- **DATASET CONTENT**
============
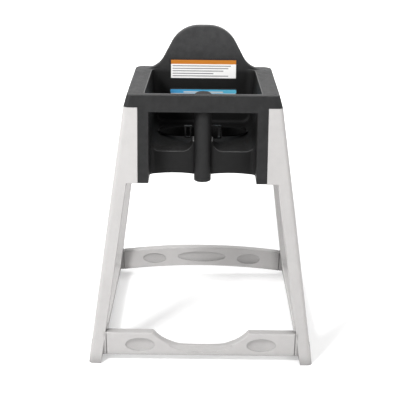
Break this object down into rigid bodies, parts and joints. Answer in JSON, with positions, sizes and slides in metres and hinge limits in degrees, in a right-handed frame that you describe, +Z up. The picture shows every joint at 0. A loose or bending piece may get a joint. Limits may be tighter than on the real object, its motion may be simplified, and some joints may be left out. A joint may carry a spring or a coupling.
{
  "type": "baby high chair",
  "caption": "Moulded high chair with a dark seat, bell-shaped back and crotch post, carried between light A-shaped side frames with scalloped rungs, and a buckled waist belt.",
  "frame": {"origin": "on the floor at the centre of the footprint of the four feet", "axes": "+Z up, the child faces -Y, +X across the chair"},
  "size_m": [0.584, 0.56, 0.808],
  "materials": {
    "seat": "satin, fine texture",
    "frame": "satin, fine texture",
    "label_orange": "printed film",
    "label_blue": "printed film",
    "webbing": "woven",
    "buckle": "satin",
    "zinc": "zinc plated",
    "brass": "turned"
  },
  "bodies": {
    "chair": {"seat_shell": "seat", "crotch_post": "seat", "left_side_frame": "frame", "right_side_frame": "frame", "front_rung": "frame", "rear_rung": "frame", "upper_label": "label_orange", "lower_label": "label_blue", "left_strap": "webbing", "right_strap": "webbing", "buckle_socket": "buckle", "strap_keepers": "buckle", "seat_bolts": "zinc", "seat_washers": "zinc", "seat_nuts": "zinc", "rung_bolts": "zinc", "rung_washers": "zinc", "rung_inserts": "brass", "post_screws": "zinc"},
    "tongue": {"buckle_tongue": "buckle"},
    "upper_prong": {"upper_prong": "buckle"},
    "lower_prong": {"lower_prong": "buckle"},
    "adjuster": {"strap_adjuster": "buckle"}
  },
  "joints": [
    {"name": "tongue_slide", "type": "slide", "parent": "chair", "child": "tongue", "axis": [-1, 0, 0], "range_m": [0, 0.032], "deforming": ["left_strap", "upper_prong", "lower_prong"]},
    {"name": "upper_prong_squeeze", "type": "hinge", "parent": "tongue", "child": "upper_prong", "pos_m": [-0.0006, -0.045, 0.5717], "axis": [0, 1, 0], "range_deg": [0, 8], "stiffness_Nm_per_rad": 0.15},
    {"name": "lower_prong_squeeze", "type": "hinge", "parent": "tongue", "child": "lower_prong", "pos_m": [-0.0006, -0.045, 0.5533], "axis": [0, -1, 0], "range_deg": [0, 8], "stiffness_Nm_per_rad": 0.15},
    {"name": "adjuster_slide", "type": "slide", "parent": "tongue", "child": "adjuster", "axis": [-1, 0, 0], "range_m": [0, 0.006]}
  ]
}
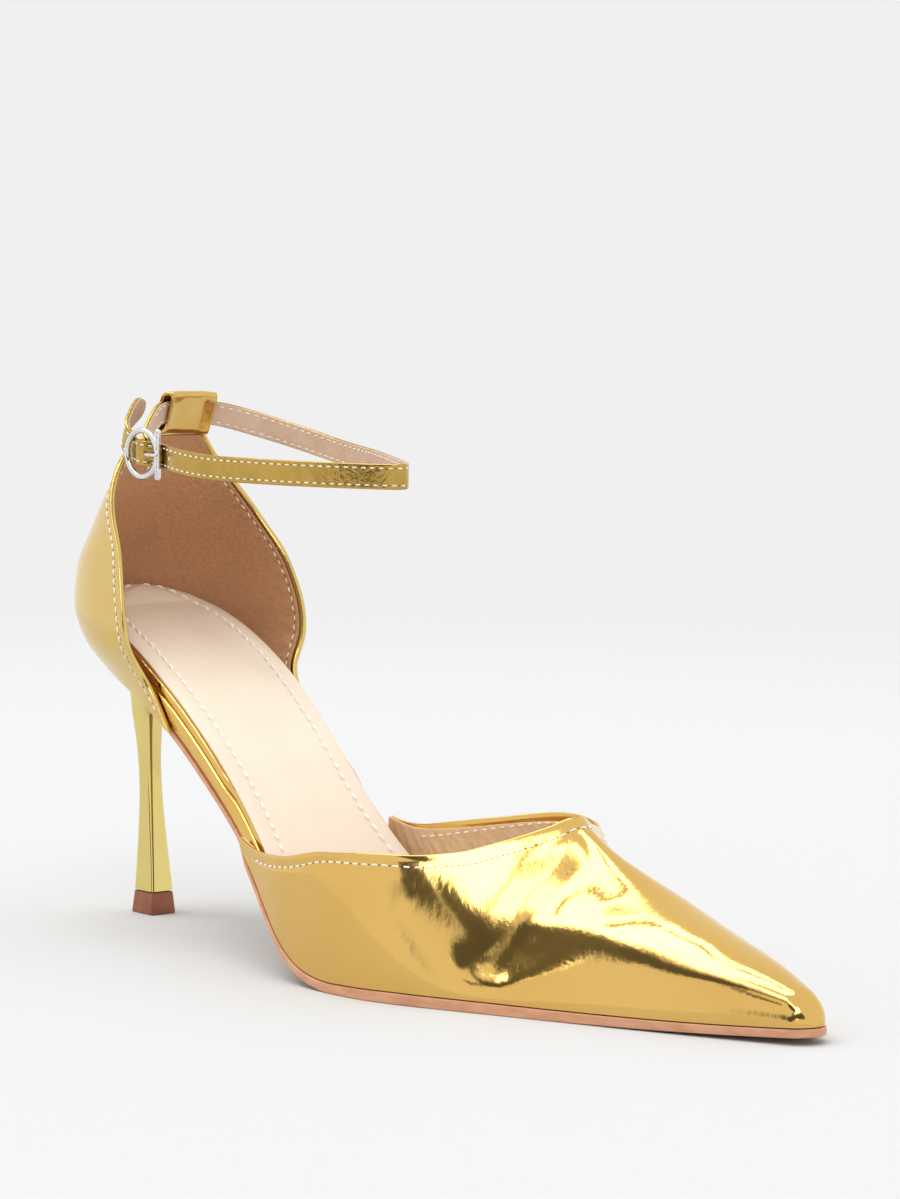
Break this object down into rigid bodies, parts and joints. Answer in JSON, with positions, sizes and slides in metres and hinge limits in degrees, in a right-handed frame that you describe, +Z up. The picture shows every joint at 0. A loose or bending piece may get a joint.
============
- **STATED EXERCISE**
Output every entry shown above, exactly.

- **SOLVED PROBLEM**
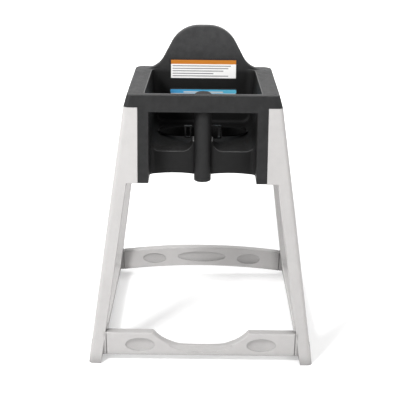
Break this object down into rigid bodies, parts and joints. Answer in JSON, with positions, sizes and slides in metres and hinge limits in degrees, in a right-handed frame that you describe, +Z up. The picture shows every joint at 0. A loose or bending piece may get a joint. Limits may be tighter than on the real object, its motion may be simplified, and some joints may be left out. A joint may carry a spring or a coupling.
{
  "type": "baby high chair",
  "caption": "Moulded high chair with a dark seat, bell-shaped back and crotch post, carried between light A-shaped side frames with scalloped rungs, and a buckled waist belt.",
  "frame": {"origin": "on the floor at the centre of the footprint of the four feet", "axes": "+Z up, the child faces -Y, +X across the chair"},
  "size_m": [0.584, 0.56, 0.808],
  "materials": {
    "seat": "satin, fine texture",
    "frame": "satin, fine texture",
    "label_orange": "printed film",
    "label_blue": "printed film",
    "webbing": "woven",
    "buckle": "satin",
    "zinc": "zinc plated",
    "brass": "turned"
  },
  "bodies": {
    "chair": {"seat_shell": "seat", "crotch_post": "seat", "left_side_frame": "frame", "right_side_frame": "frame", "front_rung": "frame", "rear_rung": "frame", "upper_label": "label_orange", "lower_label": "label_blue", "left_strap": "webbing", "right_strap": "webbing", "buckle_socket": "buckle", "strap_keepers": "buckle", "seat_bolts": "zinc", "seat_washers": "zinc", "seat_nuts": "zinc", "rung_bolts": "zinc", "rung_washers": "zinc", "rung_inserts": "brass", "post_screws": "zinc"},
    "tongue": {"buckle_tongue": "buckle"},
    "upper_prong": {"upper_prong": "buckle"},
    "lower_prong": {"lower_prong": "buckle"},
    "adjuster": {"strap_adjuster": "buckle"}
  },
  "joints": [
    {"name": "tongue_slide", "type": "slide", "parent": "chair", "child": "tongue", "axis": [-1, 0, 0], "range_m": [0, 0.032], "deforming": ["left_strap", "upper_prong", "lower_prong"]},
    {"name": "upper_prong_squeeze", "type": "hinge", "parent": "tongue", "child": "upper_prong", "pos_m": [-0.0006, -0.045, 0.5717], "axis": [0, 1, 0], "range_deg": [0, 8], "stiffness_Nm_per_rad": 0.15},
    {"name": "lower_prong_squeeze", "type": "hinge", "parent": "tongue", "child": "lower_prong", "pos_m": [-0.0006, -0.045, 0.5533], "axis": [0, -1, 0], "range_deg": [0, 8], "stiffness_Nm_per_rad": 0.15},
    {"name": "adjuster_slide", "type": "slide", "parent": "tongue", "child": "adjuster", "axis": [-1, 0, 0], "range_m": [0, 0.006]}
  ]
}
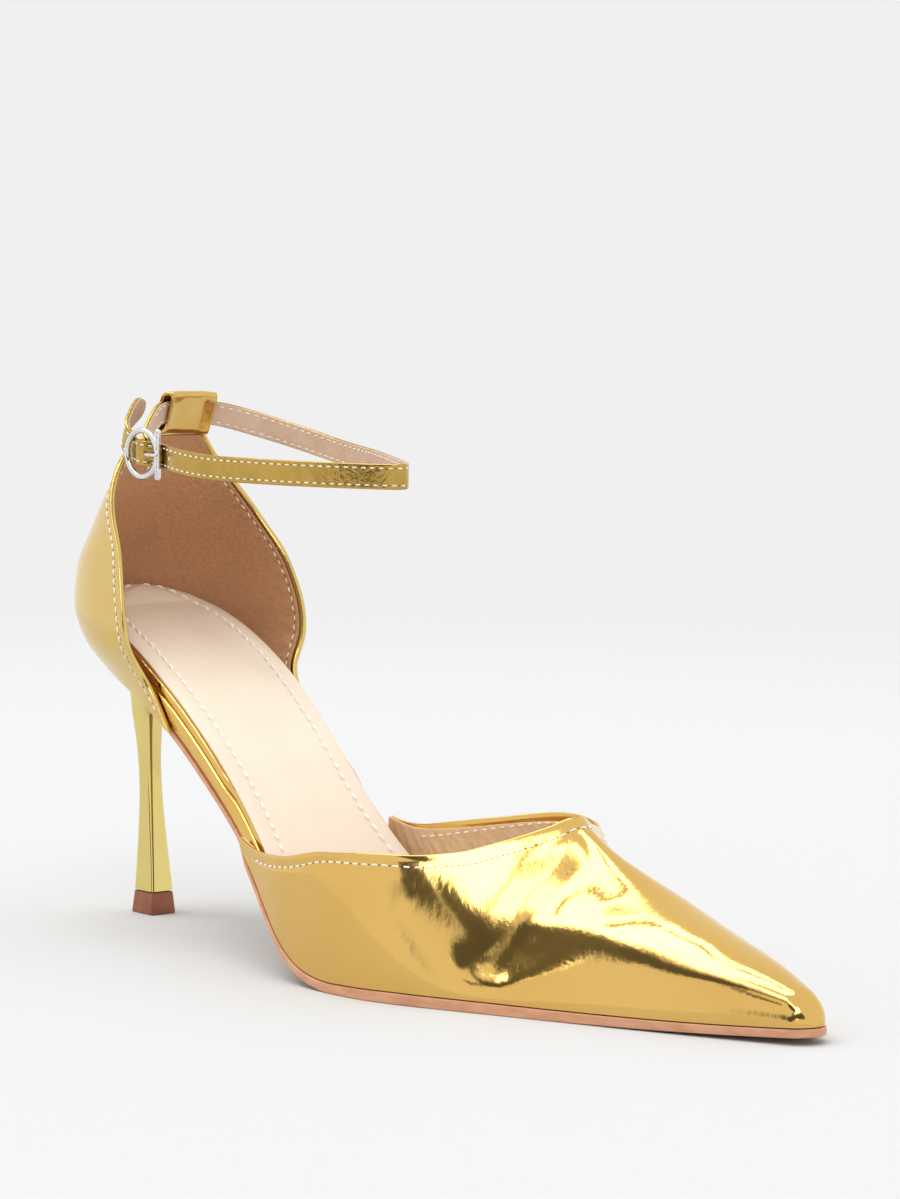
Break this object down into rigid bodies, parts and joints. Answer in JSON, with positions, sizes and slides in metres and hinge limits in degrees, in a right-handed frame that you describe, +Z up. The picture shows every joint at 0. A loose or bending piece may get a joint.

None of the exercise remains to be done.